36. End of the Roman Government. 383—410.—In 383Maximus, who was probably the Duke of the Britains, was proclaimed Emperor by his soldiers. If he could have contented himself with defending Britain, it would have mattered little whether he chose to call himself an Emperor or a Duke. Unhappily for the inhabitants of the island, not only did every successful soldier want to be an Emperor, but every Emperor wanted to govern the whole Empire. Maximus, therefore, instead of remaining in Britain, carried a great part of his army across the sea to attempt a conquest of Gaul and Spain. Neither he nor his soldiers ever returned, and in consequence the Roman garrison in the island was deplorably weakened. Early in the fifth century an irruption of barbarians gave full employment to the army which defended Gaul, so that it was impossible to replace the forces which had followed Maximus by fresh troops from the Continent. The Roman Empire was in fact breaking up. The defence of Britain was left to the soldiers who remained in the island, and in 409they proclaimed a certain Constantine Emperor.

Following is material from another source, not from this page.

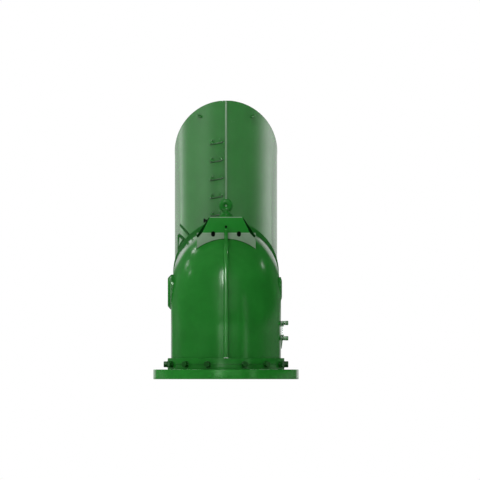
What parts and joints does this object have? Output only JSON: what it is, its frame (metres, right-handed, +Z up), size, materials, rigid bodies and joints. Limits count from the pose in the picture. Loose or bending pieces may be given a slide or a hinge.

Constantine, like Maximus, carried his soldiers across the Channel in pursuit of a wider empire than he could find in Britain. He was himself murdered, and his soldiers, like those of Maximus, did not return. In 410the Britons implored the Emperor Honorius to send them help. Honorius had enough to do to ward off the attacks of barbarians nearer Rome, and announced to the Britons that they must provide for their own defence. From this time Britain ceased to form part of the Roman Empire.